Production is tiny as you'd expect. In 1985 he produced his first 675 cases creating what he describes as a more European style of wine. This first wine was made in a small rented out a warehouse in Berkley. Today Edmunds' crafts his wine in the Audubon Cellars facility in Berkley. It is a humble operation, but Steve is not about impressing anyone and the big scores (and high prices) of the wine-world celebrities just don't interest him. As he writes on his website, his goal is to "offer someone a wine that is thrilling to smell, that is unforgettable to taste... If that response is forthcoming, I will have done my job."
Wylie & Fenaughty Vineyards
Only 320 cases of the 2005 Syrah from the Wylie and Fenaughty Vineyards was produced. Both the Wylie and the Fenaughty Vineyards are situated in El Dorado County, far to the East of Sonoma and Nape, in the foothills of the Sierra mountains.

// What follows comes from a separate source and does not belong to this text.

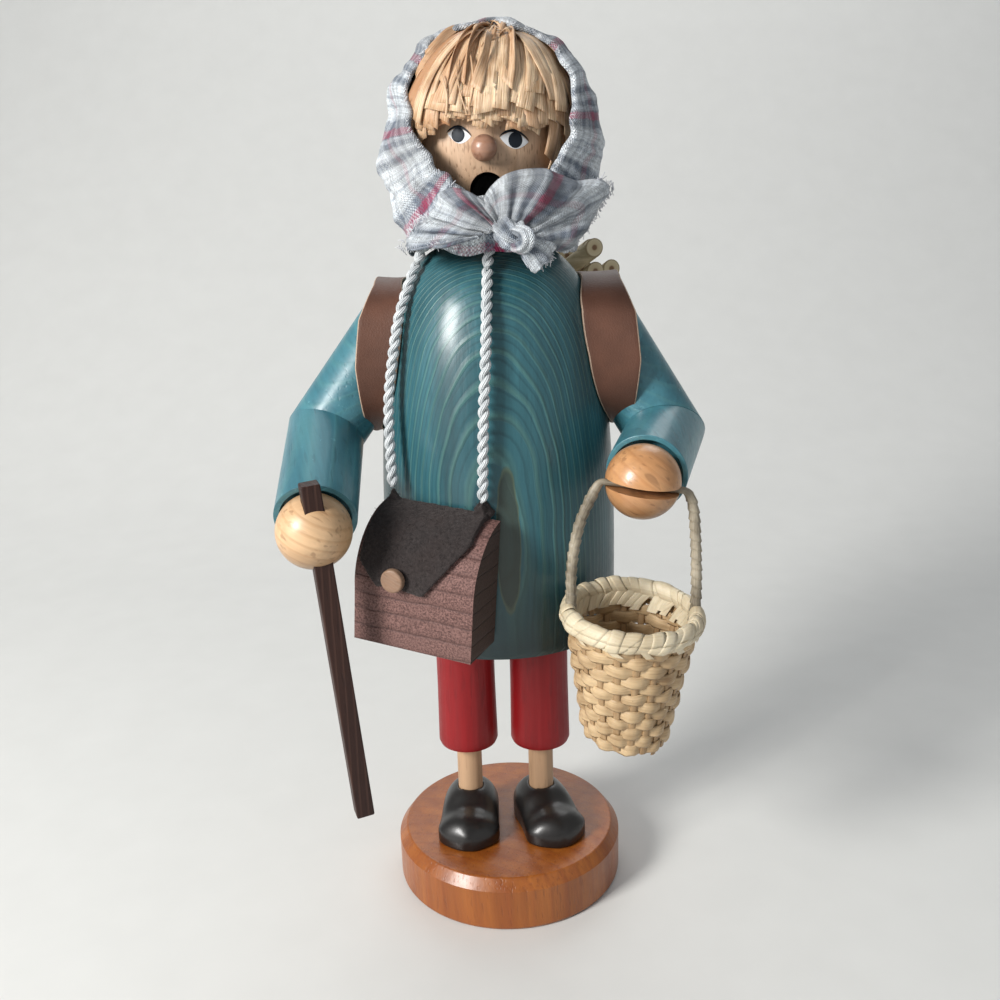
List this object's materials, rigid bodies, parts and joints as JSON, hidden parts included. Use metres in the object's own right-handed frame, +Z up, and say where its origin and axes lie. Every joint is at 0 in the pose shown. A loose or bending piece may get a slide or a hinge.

The Wylie vineyard is probably the more dramatic of the two sites - it is steep and terraced in many sections. The elevation is high - about 2800 feet - and the earth is very rocky with thin soils. The Syrah this vineyard produces is dark, robust and brooding, though the high elevation and cooler nights give the fruit good acidity as well.
The Fenaughty site also enjoys an elevation of about 2800 feet. Interestingly, the site enjoys a North and slightly Western exposure; soils are volcanic (known as Aiken Loam) and the Syrah this site produces is dark, with spicy aromatics, lean and graceful with good acidity. The grapes here can ripe up to two weeks before the fruit in the Wylie Vineyard.
All the fruit here was hand-picked (obviously in certain parcels of the Wylie Vineyard, there is no other option because of the severity of the terrain) and de-stemmed before being put into open-top fermenters. Steve uses only natural yeasts and manual punchdowns were used to integrate skins and juice. No new oak was used for this wine - instead Steve utilized French barrels with ages of between 18 and 22 years. The wine was racked twice before being bottled in September of 2006. The wine spent another year in bottle before being released late in 2007.